─── WORKING DATA ───

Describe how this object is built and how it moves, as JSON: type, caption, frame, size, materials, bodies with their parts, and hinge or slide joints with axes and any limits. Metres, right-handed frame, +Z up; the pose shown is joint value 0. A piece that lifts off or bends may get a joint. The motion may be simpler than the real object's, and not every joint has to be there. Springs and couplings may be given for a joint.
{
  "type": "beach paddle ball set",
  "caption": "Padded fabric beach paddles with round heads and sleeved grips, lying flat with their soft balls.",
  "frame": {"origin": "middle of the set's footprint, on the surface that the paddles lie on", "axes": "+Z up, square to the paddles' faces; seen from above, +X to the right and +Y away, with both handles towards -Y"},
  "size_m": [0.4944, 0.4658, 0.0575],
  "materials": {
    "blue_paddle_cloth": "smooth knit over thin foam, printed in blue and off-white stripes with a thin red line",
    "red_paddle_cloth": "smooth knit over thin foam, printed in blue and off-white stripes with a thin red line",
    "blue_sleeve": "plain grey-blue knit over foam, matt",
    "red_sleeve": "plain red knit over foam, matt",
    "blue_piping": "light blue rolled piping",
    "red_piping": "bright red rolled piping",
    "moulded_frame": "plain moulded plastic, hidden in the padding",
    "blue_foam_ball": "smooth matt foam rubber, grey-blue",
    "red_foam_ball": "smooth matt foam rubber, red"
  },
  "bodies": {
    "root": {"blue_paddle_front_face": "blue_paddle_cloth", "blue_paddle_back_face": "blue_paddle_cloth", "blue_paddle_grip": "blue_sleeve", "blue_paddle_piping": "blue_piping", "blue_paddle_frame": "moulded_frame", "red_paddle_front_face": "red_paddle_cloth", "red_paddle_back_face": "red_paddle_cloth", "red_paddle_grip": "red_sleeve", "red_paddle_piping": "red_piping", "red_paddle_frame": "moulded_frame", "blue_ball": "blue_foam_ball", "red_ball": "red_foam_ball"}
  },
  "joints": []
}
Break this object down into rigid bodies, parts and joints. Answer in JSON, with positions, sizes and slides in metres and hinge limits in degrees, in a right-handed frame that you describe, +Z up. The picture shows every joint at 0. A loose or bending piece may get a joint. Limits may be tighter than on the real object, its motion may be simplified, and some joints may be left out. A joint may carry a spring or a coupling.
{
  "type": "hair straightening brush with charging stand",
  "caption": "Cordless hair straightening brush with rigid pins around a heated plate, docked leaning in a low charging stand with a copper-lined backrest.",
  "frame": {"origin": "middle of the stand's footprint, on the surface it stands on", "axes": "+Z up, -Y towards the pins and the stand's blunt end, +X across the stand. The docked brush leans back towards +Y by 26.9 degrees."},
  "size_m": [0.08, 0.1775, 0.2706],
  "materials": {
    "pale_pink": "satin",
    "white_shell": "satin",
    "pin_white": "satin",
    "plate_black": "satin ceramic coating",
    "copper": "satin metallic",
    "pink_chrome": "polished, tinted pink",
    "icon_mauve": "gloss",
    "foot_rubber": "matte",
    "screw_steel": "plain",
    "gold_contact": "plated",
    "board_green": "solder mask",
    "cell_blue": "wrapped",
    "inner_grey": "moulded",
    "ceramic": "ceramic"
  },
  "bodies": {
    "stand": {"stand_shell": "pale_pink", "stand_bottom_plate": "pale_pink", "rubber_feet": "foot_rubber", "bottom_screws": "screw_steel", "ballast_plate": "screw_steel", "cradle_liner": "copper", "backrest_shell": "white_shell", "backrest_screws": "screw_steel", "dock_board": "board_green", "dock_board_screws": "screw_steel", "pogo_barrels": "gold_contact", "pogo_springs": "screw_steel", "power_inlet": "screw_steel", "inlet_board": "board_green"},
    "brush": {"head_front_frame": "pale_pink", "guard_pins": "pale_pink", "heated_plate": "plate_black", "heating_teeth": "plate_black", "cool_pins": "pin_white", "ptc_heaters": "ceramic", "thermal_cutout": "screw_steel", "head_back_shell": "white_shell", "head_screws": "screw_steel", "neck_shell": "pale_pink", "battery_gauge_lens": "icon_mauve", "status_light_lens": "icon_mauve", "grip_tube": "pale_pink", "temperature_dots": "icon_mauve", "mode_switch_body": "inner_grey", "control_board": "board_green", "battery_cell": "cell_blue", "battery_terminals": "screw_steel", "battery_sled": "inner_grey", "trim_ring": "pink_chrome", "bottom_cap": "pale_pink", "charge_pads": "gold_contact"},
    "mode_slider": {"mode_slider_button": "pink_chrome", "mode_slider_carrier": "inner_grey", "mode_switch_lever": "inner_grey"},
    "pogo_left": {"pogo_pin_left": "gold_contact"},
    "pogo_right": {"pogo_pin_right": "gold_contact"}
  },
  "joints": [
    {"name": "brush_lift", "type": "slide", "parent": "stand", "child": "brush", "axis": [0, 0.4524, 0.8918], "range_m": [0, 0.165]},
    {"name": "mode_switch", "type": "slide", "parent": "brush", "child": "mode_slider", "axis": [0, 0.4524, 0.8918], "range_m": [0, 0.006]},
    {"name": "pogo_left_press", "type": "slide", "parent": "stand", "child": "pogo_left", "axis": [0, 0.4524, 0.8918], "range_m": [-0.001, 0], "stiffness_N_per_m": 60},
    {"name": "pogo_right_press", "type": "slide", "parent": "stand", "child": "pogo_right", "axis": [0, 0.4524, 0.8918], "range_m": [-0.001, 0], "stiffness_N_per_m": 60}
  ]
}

───

* _TASK BRIEF_:
Your task is to output all of the data above word for word.

* _WORKED SOLUTION_:
Describe how this object is built and how it moves, as JSON: type, caption, frame, size, materials, bodies with their parts, and hinge or slide joints with axes and any limits. Metres, right-handed frame, +Z up; the pose shown is joint value 0. A piece that lifts off or bends may get a joint. The motion may be simpler than the real object's, and not every joint has to be there. Springs and couplings may be given for a joint.
{
  "type": "beach paddle ball set",
  "caption": "Padded fabric beach paddles with round heads and sleeved grips, lying flat with their soft balls.",
  "frame": {"origin": "middle of the set's footprint, on the surface that the paddles lie on", "axes": "+Z up, square to the paddles' faces; seen from above, +X to the right and +Y away, with both handles towards -Y"},
  "size_m": [0.4944, 0.4658, 0.0575],
  "materials": {
    "blue_paddle_cloth": "smooth knit over thin foam, printed in blue and off-white stripes with a thin red line",
    "red_paddle_cloth": "smooth knit over thin foam, printed in blue and off-white stripes with a thin red line",
    "blue_sleeve": "plain grey-blue knit over foam, matt",
    "red_sleeve": "plain red knit over foam, matt",
    "blue_piping": "light blue rolled piping",
    "red_piping": "bright red rolled piping",
    "moulded_frame": "plain moulded plastic, hidden in the padding",
    "blue_foam_ball": "smooth matt foam rubber, grey-blue",
    "red_foam_ball": "smooth matt foam rubber, red"
  },
  "bodies": {
    "root": {"blue_paddle_front_face": "blue_paddle_cloth", "blue_paddle_back_face": "blue_paddle_cloth", "blue_paddle_grip": "blue_sleeve", "blue_paddle_piping": "blue_piping", "blue_paddle_frame": "moulded_frame", "red_paddle_front_face": "red_paddle_cloth", "red_paddle_back_face": "red_paddle_cloth", "red_paddle_grip": "red_sleeve", "red_paddle_piping": "red_piping", "red_paddle_frame": "moulded_frame", "blue_ball": "blue_foam_ball", "red_ball": "red_foam_ball"}
  },
  "joints": []
}
Break this object down into rigid bodies, parts and joints. Answer in JSON, with positions, sizes and slides in metres and hinge limits in degrees, in a right-handed frame that you describe, +Z up. The picture shows every joint at 0. A loose or bending piece may get a joint. Limits may be tighter than on the real object, its motion may be simplified, and some joints may be left out. A joint may carry a spring or a coupling.
{
  "type": "hair straightening brush with charging stand",
  "caption": "Cordless hair straightening brush with rigid pins around a heated plate, docked leaning in a low charging stand with a copper-lined backrest.",
  "frame": {"origin": "middle of the stand's footprint, on the surface it stands on", "axes": "+Z up, -Y towards the pins and the stand's blunt end, +X across the stand. The docked brush leans back towards +Y by 26.9 degrees."},
  "size_m": [0.08, 0.1775, 0.2706],
  "materials": {
    "pale_pink": "satin",
    "white_shell": "satin",
    "pin_white": "satin",
    "plate_black": "satin ceramic coating",
    "copper": "satin metallic",
    "pink_chrome": "polished, tinted pink",
    "icon_mauve": "gloss",
    "foot_rubber": "matte",
    "screw_steel": "plain",
    "gold_contact": "plated",
    "board_green": "solder mask",
    "cell_blue": "wrapped",
    "inner_grey": "moulded",
    "ceramic": "ceramic"
  },
  "bodies": {
    "stand": {"stand_shell": "pale_pink", "stand_bottom_plate": "pale_pink", "rubber_feet": "foot_rubber", "bottom_screws": "screw_steel", "ballast_plate": "screw_steel", "cradle_liner": "copper", "backrest_shell": "white_shell", "backrest_screws": "screw_steel", "dock_board": "board_green", "dock_board_screws": "screw_steel", "pogo_barrels": "gold_contact", "pogo_springs": "screw_steel", "power_inlet": "screw_steel", "inlet_board": "board_green"},
    "brush": {"head_front_frame": "pale_pink", "guard_pins": "pale_pink", "heated_plate": "plate_black", "heating_teeth": "plate_black", "cool_pins": "pin_white", "ptc_heaters": "ceramic", "thermal_cutout": "screw_steel", "head_back_shell": "white_shell", "head_screws": "screw_steel", "neck_shell": "pale_pink", "battery_gauge_lens": "icon_mauve", "status_light_lens": "icon_mauve", "grip_tube": "pale_pink", "temperature_dots": "icon_mauve", "mode_switch_body": "inner_grey", "control_board": "board_green", "battery_cell": "cell_blue", "battery_terminals": "screw_steel", "battery_sled": "inner_grey", "trim_ring": "pink_chrome", "bottom_cap": "pale_pink", "charge_pads": "gold_contact"},
    "mode_slider": {"mode_slider_button": "pink_chrome", "mode_slider_carrier": "inner_grey", "mode_switch_lever": "inner_grey"},
    "pogo_left": {"pogo_pin_left": "gold_contact"},
    "pogo_right": {"pogo_pin_right": "gold_contact"}
  },
  "joints": [
    {"name": "brush_lift", "type": "slide", "parent": "stand", "child": "brush", "axis": [0, 0.4524, 0.8918], "range_m": [0, 0.165]},
    {"name": "mode_switch", "type": "slide", "parent": "brush", "child": "mode_slider", "axis": [0, 0.4524, 0.8918], "range_m": [0, 0.006]},
    {"name": "pogo_left_press", "type": "slide", "parent": "stand", "child": "pogo_left", "axis": [0, 0.4524, 0.8918], "range_m": [-0.001, 0], "stiffness_N_per_m": 60},
    {"name": "pogo_right_press", "type": "slide", "parent": "stand", "child": "pogo_right", "axis": [0, 0.4524, 0.8918], "range_m": [-0.001, 0], "stiffness_N_per_m": 60}
  ]
}